The FIDE World Championship Candidates Matches are now underway in Elista, Kalmykia and will be going for the next three weeks or so. I've put up links to the official site and games at the BCM website.
It's good that we once again have some sort of world championship cycle in place. It does seem slightly 'cart before horse': a series of preliminary matches leading up to a final tournament (rather than the other way around). But we are at least promised a matchplay format in the long run. If Kramnik is dethroned, he gets a shot at the tournament winner in 2008 while, if he wins, he has to play Topalov again.
Back to the Candidates matches: I thought I'd try my hand at a bit of punditry and predict the outcome of the matches. Of course, I'm cheating because I've already seen the first game of the round one matches.
Aronian to beat Carlsen: it is a great pity that these two were paired at this stage as I think Carlsen could have got through to the Mexican final if he could have avoided Aronian. But the Armenian is gaining strength all the time and arguably close to the big KATs (Kramnik, Anand, Topalov). But I wouldn't rule out Carlsen altogether: I think he is the greatest prodigy since Fischer.
Shirov to beat Adams - but if it comes down to rapidplay, then Adams to win the 'penalty shoot-out': I'm completely biased and want Mickey to win, but I'm also a natural pessimist. I think both of them are not quite as sharp as they were. Mickey excelled at the old two-game, fast time limit FIDE knock-out format but I'm not sure the standardplay format will suit him as well. The other thing that worries me about Mickey is that he doesn't take a second with him to big events. Shirov has GMs Nisipeanu and Ganguly. I cannot see how a player can succeed at this level without some kind of team around him but Mickey tends to 'travel light'. I hope Mickey proves me wrong. Not that I've anything against Alexei: I had dinner with him once and thought he was very pleasant and easy to talk to. Should be a good match.
Ponomariov to beat Rublevsky: the young Ukrainian has proved his matchplay credentials by winning a FIDE knock-out championship, whereas Rublevsky is inconsistent. However, the standardplay time control may swing the match back in favour of the older man.
Grischuk to beat Malakhov: most of us have hardly heard of Malakhov, apart from that game in the Euro Champs a few years ago where he let Azmai take a move back. He seems a self-effacing fellow. It is well known that Grischuk has been playing a lot of poker and that may take the edge off his advantage.
Leko to beat Gurevich: this one is a no-brainer. Any other result would be a sensation of the highest order.
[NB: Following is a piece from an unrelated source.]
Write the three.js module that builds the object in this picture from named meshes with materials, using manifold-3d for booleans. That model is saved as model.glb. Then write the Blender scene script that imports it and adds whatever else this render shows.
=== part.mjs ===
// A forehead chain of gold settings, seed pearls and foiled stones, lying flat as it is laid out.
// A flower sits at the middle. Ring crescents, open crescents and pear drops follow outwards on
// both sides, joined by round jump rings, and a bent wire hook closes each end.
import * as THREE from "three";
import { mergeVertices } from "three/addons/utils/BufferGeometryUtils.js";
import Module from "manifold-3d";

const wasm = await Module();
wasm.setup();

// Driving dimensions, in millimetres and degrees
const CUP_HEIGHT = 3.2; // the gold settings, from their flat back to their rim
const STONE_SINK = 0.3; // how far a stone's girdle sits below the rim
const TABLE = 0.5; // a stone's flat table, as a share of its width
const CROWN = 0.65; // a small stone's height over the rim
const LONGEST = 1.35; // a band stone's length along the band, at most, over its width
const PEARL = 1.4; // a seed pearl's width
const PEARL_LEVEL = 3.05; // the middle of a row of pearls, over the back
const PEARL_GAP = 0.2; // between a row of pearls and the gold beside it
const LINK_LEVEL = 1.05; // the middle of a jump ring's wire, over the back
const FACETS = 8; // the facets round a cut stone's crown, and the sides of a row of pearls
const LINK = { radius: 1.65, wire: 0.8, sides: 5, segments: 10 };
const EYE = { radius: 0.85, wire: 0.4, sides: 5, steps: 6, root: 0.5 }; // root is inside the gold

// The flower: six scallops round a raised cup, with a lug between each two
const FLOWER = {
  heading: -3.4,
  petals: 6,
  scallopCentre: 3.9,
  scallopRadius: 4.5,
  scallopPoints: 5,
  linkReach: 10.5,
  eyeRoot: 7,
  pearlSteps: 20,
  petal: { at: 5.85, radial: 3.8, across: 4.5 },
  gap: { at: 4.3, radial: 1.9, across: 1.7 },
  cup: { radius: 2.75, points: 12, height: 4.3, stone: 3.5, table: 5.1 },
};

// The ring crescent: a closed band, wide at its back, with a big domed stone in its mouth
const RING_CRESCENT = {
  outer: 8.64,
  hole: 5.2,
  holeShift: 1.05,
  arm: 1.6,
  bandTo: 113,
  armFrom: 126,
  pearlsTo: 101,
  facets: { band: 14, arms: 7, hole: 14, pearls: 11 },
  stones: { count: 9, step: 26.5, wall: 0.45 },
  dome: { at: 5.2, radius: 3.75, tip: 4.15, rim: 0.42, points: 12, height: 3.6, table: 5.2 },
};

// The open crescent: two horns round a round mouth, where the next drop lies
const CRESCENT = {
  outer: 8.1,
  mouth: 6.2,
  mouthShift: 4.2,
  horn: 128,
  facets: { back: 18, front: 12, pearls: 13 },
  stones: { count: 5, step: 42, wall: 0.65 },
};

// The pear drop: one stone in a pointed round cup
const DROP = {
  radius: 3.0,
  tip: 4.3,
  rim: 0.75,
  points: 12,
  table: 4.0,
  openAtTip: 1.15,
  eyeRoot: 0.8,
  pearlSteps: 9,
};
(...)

Polgar to beat Bareev: I paced up and down my office for a while before typing my conclusion. Really, it's too close to call. Polgar is higher rated but Bareev is a resourceful and resilient player who can raise his game. He has been doing a lot of chess teaching recently. That may detract from his chances but then maybe he could do what the semi-retired Khalifman did in the 1999 FIDE knock-out.
Kasimjanov to beat Gelfand: also close to call. Kasimjanov won the last FIDE knock-out but owed much to resourceful tactical play in time trouble. The standardplay format may favour Gelfand, who has had a few very good results recently and has lost nothing of his appetite for the game. But I'm basing my prediction as much as anything on age: 27 to beat 38. Maybe.
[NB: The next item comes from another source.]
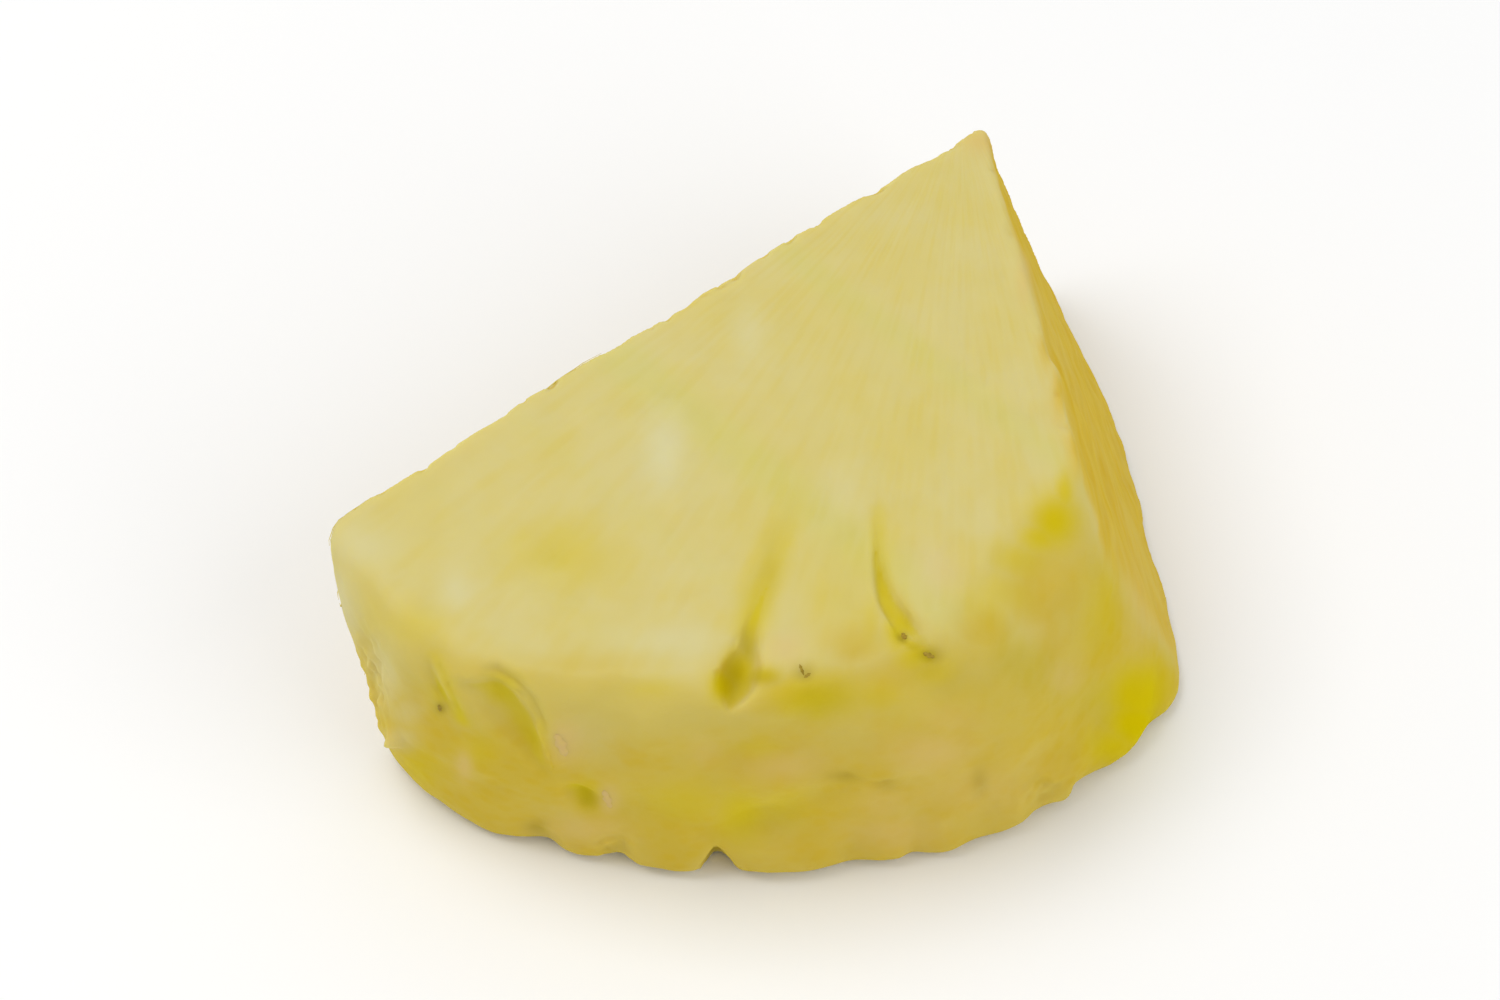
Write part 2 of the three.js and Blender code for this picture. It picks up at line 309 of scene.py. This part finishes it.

Kamsky to beat Bacrot: Bacrot seems to keep a low profile despite his great strength. Apparently he is another poker man and the distraction cannot be good for his game. Kamsky, on the other hand, has made a come-back to chess, and his former record as a formidable match player, as well as some recent top-level practice, must give him the edge.
Now my predictions for the second round of matches, assuming my first round predictions go as above...
Aronian to beat Shirov (or Adams): the fast improving Armenian will be too tough, I think. I'd love to see an Aronian vs Adams match, though.
Ponomariov to beat Grischuk: very close run thing, but my feeling is that Pono is getting back into chess, while Grischuk may be 'over-pokered'.
Leko to beat Polgar: the unofficial championship of Hungary would be a great match, but I think Leko would prevail.
Kamsky to beat Kasimjanov: once again based on standardplay match experience. But I've a sneaking feeling I may be underestimating that long lay-off from chess which may yet undermine Kamsky's chances at this (or the earlier) hurdle.
That would leave us with a line-up in Mexico of...
From that line-up I would pick Anand as winner, with a mouth-watering prospect of an Anand vs Kramnik match to follow in 2008. And the winner of that match would be...
... enough already. Let's get back to enjoying the matches in Elista.